If you've got cold winds coming into the firebox that's going to draft cold wind straight into the cook chamber. I had this issue with my Yoder Cheyenne because the drafting was so poor that the only way to keep a fire burning was to keep the firebox door all the way open. I noticed on cold and windy days that my temps would always be in the 200-225 range, so I would rotate the cooker 90° to stop the wind from blowing directly into the firebox. This fixed the issue immediately and I'll bet this is what's giving you problems.

Good luck moving forward.
 
If you've got cold winds coming into the firebox that's going to draft cold wind straight into the cook chamber. I had this issue with my Yoder Cheyenne because the drafting was so poor that the only way to keep a fire burning was to keep the firebox door all the way open. I noticed on cold and windy days that my temps would always be in the 200-225 range, so I would rotate the cooker 90° to stop the wind from blowing directly into the firebox. This fixed the issue immediately and I'll bet this is what's giving you problems.

Good luck moving forward.

I thought so too but I turned the smoker in such a way that the firebox was facing the side of the house and not taking wind directly. This didn't help at all unfortunately.
 
I thought so too but I turned the smoker in such a way that the firebox was facing the side of the house and not taking wind directly. This didn't help at all unfortunately.

Wow, that's surprising, but I'm glad that you're being very proactive in trying to figure out the issue. I saw that you already cleaned everything and ensured that your exhaust stack was nice and free of debris. If all of that is the case then the culprit has to be your wood and coal bed. Just for ****s and giggles pick up a bag of kiln-dried wood from Academy Sports or Walmart...grab hickory if you can. Split those down to a soda-can size, and then run your fire like normal and see if that has any change.

I usually start my fire with 4 or 5 small splits which I've cut down to very thin, and I'll use propane and a torch to light it. You can just as easily burn off some charcoal in a chimney. I open everything up when I'm starting the fire so that I don't get a draft of nasty smoke into the smoke chamber. So the smoke chamber door, exhaust, and firebox door are wide open until all the wood has burned mostly down to coals. From here I will close the smoke chamber door, and start with adding 2 or 3 small splits every 30 minutes or so. As long as I've got a solid coal bed I'm usually up to about 250° in less than 30 minutes.

Good luck moving forward and if you're still having problems pull out your phone and record a few minutes of video. Record the firebox, the smoke chamber, and the exhaust stack. This way we can all see how it's drafting and maybe try and narrow things down. Cheers buddy!

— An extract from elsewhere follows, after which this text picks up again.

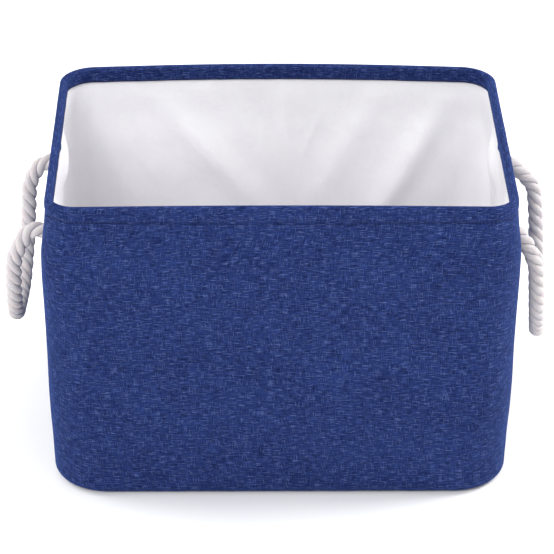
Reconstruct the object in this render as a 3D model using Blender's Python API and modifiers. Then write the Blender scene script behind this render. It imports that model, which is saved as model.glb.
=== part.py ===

Note : I'm down in North Carolina where it doesn't get too cold, but I sold my buddy my Johnson Smokers offset and he lives just outside of Milwaukee. He had issues cooking in the winter and ended up using an old welding blanket on top of the smoke chamber to help keep it warm. He said after adding the blanket that he has no issues cooking in sub-zero temps and everything works just fine. That might be an option for you if you're experiencing some seriously cold temps.
 
Here's the latest on my fire management mystery. I went out today and fired up two full baskets of lump. I then dumped one lit basket in the OKJ Highland (no grate/basket/etc.) and one in the Weber Kettle. Weber Kettle lid temp, which is obviously not accurate reads 550F pretty quickly and I grilled a bunch of stuff with great searing. Over on the Joe, the Smoke thermometer is 150F and lid thermometers are 200 but always +50 degrees so they match the Smoke. Smoke out of the stack is mostly blue and firebox door is wide open. Fire looks good and feels extremely hot. I watched it closely for an hour and it never breaks 175F according to the Smoke, which by the way was recently tested for accuracy. I never added any meat so that's not a factor and weather is 50F and 10MPH winds so also not a factor. I then add another whole chimney of coals, monitor for an hour and it still hovers around 150F does not get passed 175F. :confused::mad::cry::tsk:

So I then light up one more full chimney to test out my Bandera, which rarely gets any use. Much larger chamber, larger firebox, etc. I dump the chimney of lit, hook up the Smoke, firebox door wide open and it hit 250F in about 10 minutes! Mind=blown. I throw on a whole chicken, add a split every 30 mins or so and it pretty much hums along at 250-280F. Zero issues.

So is my Highland f'ing cursed or haunted? Should I call a bbq exorcist to come check it out? In all seriousness, the only cause I can come up with is I'm losing major heat from the firebox and that heat is therefore never reaching the chamber. But, I don't see any noticeable leaks anywhere on the unit. This is 4 cooks in a row that it has preformed this way and I really didn't have any problems before this period.
 
No grate, no basket, nothing will not do it. The fire needs airflow from below at least the grate is necessary. Your pictures in the first few posts show a pan under the logs. This cuts off air also. The picture also shows your burning logs. What you have there for a fire will not produce the heat you are looking for. I really don't know how you get the logs to catch at all with nothing but that for embers. But, if it all worked before with all the above than you must have sprung a leak in the cook chamber. Have you checked the belly of the cook chamber? Is your smoke stack sealed? Is your lid sealed?
 
I mentioned earlier in the thread that I have always used a basket/grate and didn't have issues with that setup until a few weeks ago. Then I ditched it in hopes that a naked fire might work. I used Aaron Franklin's process to a T, which he demonstrated on a similar sized cooker and my Joe was still struggling.

In terms of leaks, I checked all around the chamber and firebox and am not seeing any leaks at all. I don't use any gaskets or door locks at all but do have a convection plate and a second track so extra metal to heat.